### Aim:
Could you write out the opening lines of the data, word for word, stopping after the line that contains "HOOD_BOSS_SIZE = (0.060, 0.070, 0.020)"?

### Dataset content:
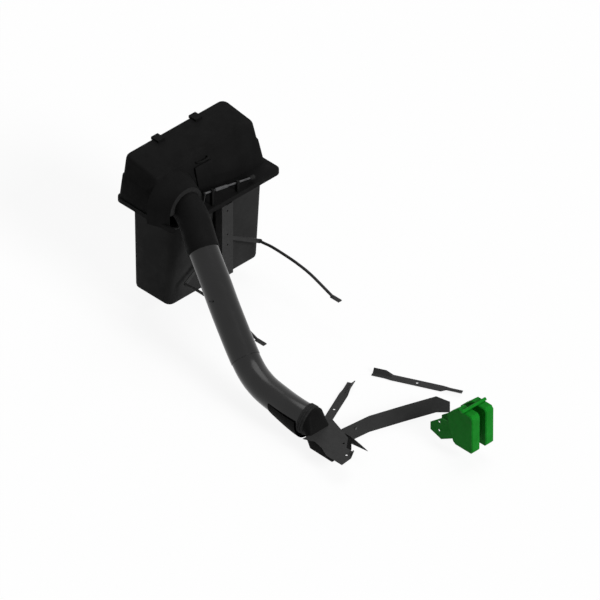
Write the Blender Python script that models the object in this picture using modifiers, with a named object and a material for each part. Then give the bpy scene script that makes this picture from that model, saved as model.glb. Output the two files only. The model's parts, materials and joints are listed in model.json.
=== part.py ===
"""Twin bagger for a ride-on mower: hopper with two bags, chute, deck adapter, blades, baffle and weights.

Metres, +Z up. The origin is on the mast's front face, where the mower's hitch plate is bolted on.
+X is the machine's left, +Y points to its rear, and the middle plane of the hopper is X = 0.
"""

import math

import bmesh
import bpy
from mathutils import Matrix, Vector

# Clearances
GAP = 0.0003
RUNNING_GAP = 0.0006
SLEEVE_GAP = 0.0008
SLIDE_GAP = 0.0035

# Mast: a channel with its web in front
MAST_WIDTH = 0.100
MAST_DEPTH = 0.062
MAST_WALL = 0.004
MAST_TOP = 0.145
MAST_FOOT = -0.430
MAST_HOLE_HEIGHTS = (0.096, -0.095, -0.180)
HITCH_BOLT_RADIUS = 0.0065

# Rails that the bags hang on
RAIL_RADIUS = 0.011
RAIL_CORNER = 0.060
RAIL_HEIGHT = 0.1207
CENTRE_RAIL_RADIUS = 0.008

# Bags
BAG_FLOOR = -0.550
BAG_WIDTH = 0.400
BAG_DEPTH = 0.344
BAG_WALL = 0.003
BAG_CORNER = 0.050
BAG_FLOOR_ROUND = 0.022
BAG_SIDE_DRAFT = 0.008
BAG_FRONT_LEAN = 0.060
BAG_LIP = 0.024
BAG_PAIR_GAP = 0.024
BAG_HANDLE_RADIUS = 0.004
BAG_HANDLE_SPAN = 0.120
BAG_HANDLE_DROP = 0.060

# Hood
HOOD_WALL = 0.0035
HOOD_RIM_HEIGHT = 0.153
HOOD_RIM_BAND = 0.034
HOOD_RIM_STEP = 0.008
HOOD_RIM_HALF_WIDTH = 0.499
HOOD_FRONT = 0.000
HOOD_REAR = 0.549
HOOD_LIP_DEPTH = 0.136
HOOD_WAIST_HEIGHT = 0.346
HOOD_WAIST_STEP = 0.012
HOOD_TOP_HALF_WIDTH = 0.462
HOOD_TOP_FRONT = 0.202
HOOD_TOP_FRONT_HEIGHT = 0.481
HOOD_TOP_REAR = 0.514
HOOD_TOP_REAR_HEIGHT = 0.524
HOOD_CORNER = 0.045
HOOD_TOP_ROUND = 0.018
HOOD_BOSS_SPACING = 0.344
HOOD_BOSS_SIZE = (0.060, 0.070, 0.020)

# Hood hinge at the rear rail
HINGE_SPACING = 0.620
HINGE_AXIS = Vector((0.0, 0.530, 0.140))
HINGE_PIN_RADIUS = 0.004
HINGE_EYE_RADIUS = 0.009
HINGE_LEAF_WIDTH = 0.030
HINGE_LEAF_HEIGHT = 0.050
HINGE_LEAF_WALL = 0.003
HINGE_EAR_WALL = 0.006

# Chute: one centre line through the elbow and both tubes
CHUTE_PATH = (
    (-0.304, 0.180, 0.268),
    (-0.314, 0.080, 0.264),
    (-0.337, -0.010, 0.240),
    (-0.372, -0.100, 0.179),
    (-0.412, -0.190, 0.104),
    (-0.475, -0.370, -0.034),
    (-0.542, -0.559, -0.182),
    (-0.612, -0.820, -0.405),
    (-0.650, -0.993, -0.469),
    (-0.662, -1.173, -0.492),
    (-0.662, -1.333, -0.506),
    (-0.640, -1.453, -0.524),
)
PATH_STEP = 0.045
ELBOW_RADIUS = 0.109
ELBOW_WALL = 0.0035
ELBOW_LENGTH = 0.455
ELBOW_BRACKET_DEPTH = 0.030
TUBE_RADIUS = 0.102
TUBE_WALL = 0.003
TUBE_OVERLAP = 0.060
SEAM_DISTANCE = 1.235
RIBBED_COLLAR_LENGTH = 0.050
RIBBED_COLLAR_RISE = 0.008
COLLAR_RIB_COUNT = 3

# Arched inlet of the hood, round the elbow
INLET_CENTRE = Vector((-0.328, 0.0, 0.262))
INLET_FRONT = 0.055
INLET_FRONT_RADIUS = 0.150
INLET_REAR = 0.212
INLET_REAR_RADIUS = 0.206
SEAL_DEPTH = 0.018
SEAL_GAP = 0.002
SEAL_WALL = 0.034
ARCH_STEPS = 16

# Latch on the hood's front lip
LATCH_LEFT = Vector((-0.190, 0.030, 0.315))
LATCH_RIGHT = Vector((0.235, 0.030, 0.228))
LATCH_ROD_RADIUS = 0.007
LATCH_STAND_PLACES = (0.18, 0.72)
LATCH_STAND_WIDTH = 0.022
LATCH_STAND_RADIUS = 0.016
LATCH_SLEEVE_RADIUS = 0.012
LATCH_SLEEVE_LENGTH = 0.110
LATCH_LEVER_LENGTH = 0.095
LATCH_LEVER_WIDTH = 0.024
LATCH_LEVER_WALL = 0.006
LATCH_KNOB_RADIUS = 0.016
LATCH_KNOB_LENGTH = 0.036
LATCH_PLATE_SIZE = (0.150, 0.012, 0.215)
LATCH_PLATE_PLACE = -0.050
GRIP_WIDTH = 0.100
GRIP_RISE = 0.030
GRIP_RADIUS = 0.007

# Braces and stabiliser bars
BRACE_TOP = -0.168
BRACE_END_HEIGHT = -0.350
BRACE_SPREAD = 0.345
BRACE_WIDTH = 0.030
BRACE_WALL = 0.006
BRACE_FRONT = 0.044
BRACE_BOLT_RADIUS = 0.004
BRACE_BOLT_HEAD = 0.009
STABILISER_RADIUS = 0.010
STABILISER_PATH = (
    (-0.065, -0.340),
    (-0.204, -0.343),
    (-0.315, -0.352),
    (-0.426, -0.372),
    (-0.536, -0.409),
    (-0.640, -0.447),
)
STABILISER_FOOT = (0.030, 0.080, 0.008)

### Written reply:
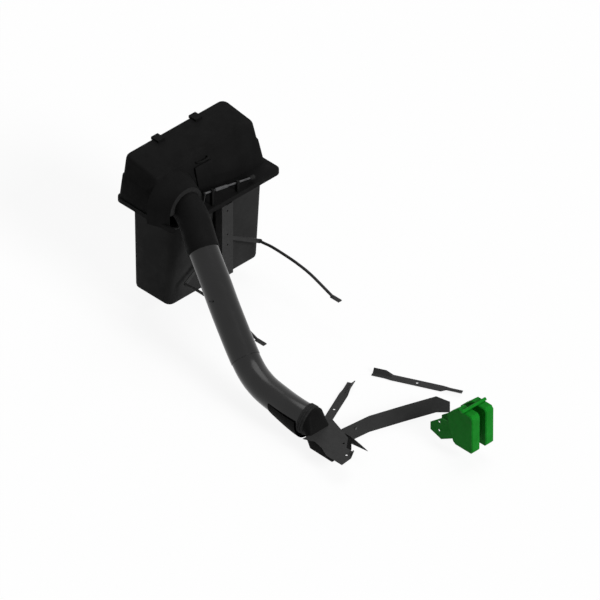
Write the Blender Python script that models the object in this picture using modifiers, with a named object and a material for each part. Then give the bpy scene script that makes this picture from that model, saved as model.glb. Output the two files only. The model's parts, materials and joints are listed in model.json.
=== part.py ===
"""Twin bagger for a ride-on mower: hopper with two bags, chute, deck adapter, blades, baffle and weights.

Metres, +Z up. The origin is on the mast's front face, where the mower's hitch plate is bolted on.
+X is the machine's left, +Y points to its rear, and the middle plane of the hopper is X = 0.
"""

import math

import bmesh
import bpy
from mathutils import Matrix, Vector

# Clearances
GAP = 0.0003
RUNNING_GAP = 0.0006
SLEEVE_GAP = 0.0008
SLIDE_GAP = 0.0035

# Mast: a channel with its web in front
MAST_WIDTH = 0.100
MAST_DEPTH = 0.062
MAST_WALL = 0.004
MAST_TOP = 0.145
MAST_FOOT = -0.430
MAST_HOLE_HEIGHTS = (0.096, -0.095, -0.180)
HITCH_BOLT_RADIUS = 0.0065

# Rails that the bags hang on
RAIL_RADIUS = 0.011
RAIL_CORNER = 0.060
RAIL_HEIGHT = 0.1207
CENTRE_RAIL_RADIUS = 0.008

# Bags
BAG_FLOOR = -0.550
BAG_WIDTH = 0.400
BAG_DEPTH = 0.344
BAG_WALL = 0.003
BAG_CORNER = 0.050
BAG_FLOOR_ROUND = 0.022
BAG_SIDE_DRAFT = 0.008
BAG_FRONT_LEAN = 0.060
BAG_LIP = 0.024
BAG_PAIR_GAP = 0.024
BAG_HANDLE_RADIUS = 0.004
BAG_HANDLE_SPAN = 0.120
BAG_HANDLE_DROP = 0.060

# Hood
HOOD_WALL = 0.0035
HOOD_RIM_HEIGHT = 0.153
HOOD_RIM_BAND = 0.034
HOOD_RIM_STEP = 0.008
HOOD_RIM_HALF_WIDTH = 0.499
HOOD_FRONT = 0.000
HOOD_REAR = 0.549
HOOD_LIP_DEPTH = 0.136
HOOD_WAIST_HEIGHT = 0.346
HOOD_WAIST_STEP = 0.012
HOOD_TOP_HALF_WIDTH = 0.462
HOOD_TOP_FRONT = 0.202
HOOD_TOP_FRONT_HEIGHT = 0.481
HOOD_TOP_REAR = 0.514
HOOD_TOP_REAR_HEIGHT = 0.524
HOOD_CORNER = 0.045
HOOD_TOP_ROUND = 0.018
HOOD_BOSS_SPACING = 0.344
HOOD_BOSS_SIZE = (0.060, 0.070, 0.020)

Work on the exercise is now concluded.